#### [TASK TO CARRY OUT]
Find every line with the word "manifold". Copy those lines.

#### [DATA ROWS]

=-=-=-=-=

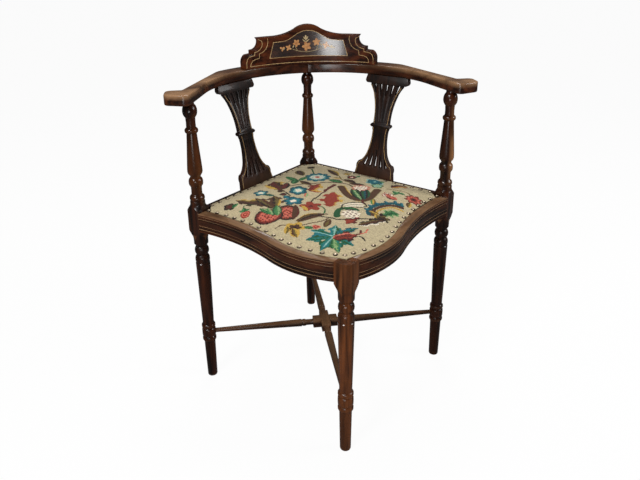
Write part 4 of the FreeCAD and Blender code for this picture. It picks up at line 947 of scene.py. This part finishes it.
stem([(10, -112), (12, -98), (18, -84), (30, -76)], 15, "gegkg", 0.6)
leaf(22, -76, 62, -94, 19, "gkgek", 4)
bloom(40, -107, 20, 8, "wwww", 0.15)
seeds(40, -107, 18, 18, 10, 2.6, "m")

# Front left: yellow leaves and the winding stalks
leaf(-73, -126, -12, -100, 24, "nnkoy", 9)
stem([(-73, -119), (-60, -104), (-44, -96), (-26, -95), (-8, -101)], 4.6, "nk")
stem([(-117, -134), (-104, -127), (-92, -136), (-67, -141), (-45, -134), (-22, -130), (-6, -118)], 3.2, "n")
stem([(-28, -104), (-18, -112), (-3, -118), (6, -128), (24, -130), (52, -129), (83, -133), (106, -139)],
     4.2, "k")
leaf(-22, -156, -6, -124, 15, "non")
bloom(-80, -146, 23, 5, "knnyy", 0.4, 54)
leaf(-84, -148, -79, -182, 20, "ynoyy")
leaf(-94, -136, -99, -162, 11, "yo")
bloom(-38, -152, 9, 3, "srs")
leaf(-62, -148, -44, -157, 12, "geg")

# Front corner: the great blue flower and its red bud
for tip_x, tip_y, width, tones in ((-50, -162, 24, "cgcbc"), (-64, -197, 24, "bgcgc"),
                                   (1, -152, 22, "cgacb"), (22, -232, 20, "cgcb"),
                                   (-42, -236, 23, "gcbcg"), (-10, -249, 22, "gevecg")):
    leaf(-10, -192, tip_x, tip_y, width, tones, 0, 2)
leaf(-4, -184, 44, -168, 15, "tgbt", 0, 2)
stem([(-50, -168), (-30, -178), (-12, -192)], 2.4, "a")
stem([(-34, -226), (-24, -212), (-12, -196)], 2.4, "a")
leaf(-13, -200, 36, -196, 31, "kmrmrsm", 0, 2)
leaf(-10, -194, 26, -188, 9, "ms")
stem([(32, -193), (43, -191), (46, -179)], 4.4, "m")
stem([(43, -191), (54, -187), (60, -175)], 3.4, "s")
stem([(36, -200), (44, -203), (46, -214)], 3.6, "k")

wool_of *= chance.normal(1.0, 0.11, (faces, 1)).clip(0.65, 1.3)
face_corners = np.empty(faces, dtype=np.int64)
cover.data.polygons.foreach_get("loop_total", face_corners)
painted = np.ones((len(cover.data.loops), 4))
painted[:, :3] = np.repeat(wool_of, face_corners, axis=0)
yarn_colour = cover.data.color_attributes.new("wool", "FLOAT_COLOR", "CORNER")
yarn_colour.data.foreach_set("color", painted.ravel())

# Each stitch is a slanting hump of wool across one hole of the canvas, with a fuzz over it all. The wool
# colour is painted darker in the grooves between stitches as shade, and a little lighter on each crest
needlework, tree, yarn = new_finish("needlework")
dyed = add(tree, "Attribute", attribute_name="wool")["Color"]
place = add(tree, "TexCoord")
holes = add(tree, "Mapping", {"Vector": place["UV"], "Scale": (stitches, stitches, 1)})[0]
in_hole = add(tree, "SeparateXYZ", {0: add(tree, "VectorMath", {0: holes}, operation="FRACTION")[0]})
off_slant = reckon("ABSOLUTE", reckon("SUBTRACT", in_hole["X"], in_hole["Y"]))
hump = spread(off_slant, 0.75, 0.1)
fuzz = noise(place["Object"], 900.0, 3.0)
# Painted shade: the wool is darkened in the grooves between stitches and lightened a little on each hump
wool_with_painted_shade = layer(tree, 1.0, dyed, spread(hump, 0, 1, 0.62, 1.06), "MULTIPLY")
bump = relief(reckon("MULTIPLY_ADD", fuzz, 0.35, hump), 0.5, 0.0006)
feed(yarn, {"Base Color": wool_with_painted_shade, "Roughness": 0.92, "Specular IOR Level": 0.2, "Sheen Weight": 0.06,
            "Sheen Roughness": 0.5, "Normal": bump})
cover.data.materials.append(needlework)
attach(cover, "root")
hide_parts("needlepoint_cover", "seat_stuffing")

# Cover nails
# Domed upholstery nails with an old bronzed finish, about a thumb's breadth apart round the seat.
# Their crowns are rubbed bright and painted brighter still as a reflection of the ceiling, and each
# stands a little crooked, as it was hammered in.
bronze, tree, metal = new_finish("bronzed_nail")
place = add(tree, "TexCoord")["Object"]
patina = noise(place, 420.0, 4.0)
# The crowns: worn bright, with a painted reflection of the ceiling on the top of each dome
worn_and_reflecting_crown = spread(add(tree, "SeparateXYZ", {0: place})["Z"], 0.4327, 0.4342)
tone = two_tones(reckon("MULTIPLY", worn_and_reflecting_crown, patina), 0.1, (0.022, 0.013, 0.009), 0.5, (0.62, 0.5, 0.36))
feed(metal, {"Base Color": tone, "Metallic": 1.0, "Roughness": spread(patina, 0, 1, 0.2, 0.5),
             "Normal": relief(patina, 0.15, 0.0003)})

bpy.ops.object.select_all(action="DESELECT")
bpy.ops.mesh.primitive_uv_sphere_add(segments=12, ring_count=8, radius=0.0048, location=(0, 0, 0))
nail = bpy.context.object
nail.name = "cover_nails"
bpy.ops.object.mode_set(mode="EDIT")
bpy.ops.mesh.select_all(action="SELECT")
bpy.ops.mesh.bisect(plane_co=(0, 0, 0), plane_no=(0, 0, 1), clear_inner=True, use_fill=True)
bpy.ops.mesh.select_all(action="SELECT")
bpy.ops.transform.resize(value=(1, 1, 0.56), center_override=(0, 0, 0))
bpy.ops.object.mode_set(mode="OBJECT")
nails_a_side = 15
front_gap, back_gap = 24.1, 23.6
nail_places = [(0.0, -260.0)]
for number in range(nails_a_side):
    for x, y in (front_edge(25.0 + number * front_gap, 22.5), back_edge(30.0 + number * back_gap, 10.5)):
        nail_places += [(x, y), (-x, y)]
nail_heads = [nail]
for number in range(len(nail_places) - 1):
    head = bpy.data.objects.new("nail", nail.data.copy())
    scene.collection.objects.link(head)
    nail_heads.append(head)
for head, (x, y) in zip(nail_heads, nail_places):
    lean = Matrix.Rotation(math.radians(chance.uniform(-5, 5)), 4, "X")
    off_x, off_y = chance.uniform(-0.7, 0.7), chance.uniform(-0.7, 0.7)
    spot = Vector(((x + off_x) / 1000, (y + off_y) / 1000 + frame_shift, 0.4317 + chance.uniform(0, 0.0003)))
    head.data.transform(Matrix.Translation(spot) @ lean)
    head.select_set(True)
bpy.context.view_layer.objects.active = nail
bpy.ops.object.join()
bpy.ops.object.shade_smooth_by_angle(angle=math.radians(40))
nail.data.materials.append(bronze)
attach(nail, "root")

=-=-=-=-=

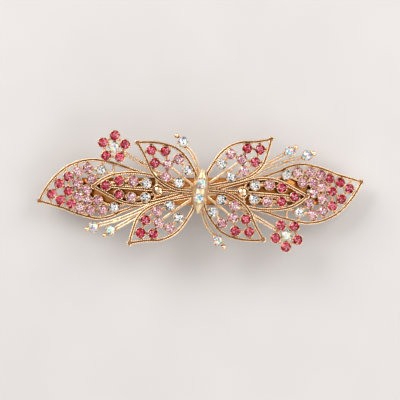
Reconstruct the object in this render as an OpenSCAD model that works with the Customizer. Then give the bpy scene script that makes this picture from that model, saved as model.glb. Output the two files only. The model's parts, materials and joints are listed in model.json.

=-=-=-=-=

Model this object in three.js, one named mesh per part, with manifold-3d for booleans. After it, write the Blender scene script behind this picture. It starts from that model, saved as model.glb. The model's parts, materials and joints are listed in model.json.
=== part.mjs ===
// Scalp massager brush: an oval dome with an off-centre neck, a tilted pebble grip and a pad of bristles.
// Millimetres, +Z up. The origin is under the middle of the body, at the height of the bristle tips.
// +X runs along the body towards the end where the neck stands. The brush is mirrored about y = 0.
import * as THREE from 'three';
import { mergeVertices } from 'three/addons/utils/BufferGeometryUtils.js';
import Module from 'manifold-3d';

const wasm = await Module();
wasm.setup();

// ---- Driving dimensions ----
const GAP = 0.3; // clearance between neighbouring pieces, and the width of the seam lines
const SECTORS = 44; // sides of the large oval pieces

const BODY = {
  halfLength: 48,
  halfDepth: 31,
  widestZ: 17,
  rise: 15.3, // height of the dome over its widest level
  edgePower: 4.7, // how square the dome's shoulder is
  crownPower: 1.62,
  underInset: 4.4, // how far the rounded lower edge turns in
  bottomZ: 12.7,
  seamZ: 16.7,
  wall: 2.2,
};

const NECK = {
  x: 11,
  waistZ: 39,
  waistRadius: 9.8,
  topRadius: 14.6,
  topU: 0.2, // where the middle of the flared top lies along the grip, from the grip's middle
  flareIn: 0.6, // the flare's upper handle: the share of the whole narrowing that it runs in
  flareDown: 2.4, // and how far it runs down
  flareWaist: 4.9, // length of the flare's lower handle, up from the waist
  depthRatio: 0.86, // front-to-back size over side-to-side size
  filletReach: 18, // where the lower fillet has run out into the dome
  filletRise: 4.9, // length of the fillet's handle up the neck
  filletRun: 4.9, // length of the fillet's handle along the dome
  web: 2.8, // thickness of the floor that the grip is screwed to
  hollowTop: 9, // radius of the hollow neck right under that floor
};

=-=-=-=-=

#### [ANSWER TO THE PROBLEM]
Model this object in three.js, one named mesh per part, with manifold-3d for booleans. After it, write the Blender scene script behind this picture. It starts from that model, saved as model.glb. The model's parts, materials and joints are listed in model.json.
import Module from 'manifold-3d';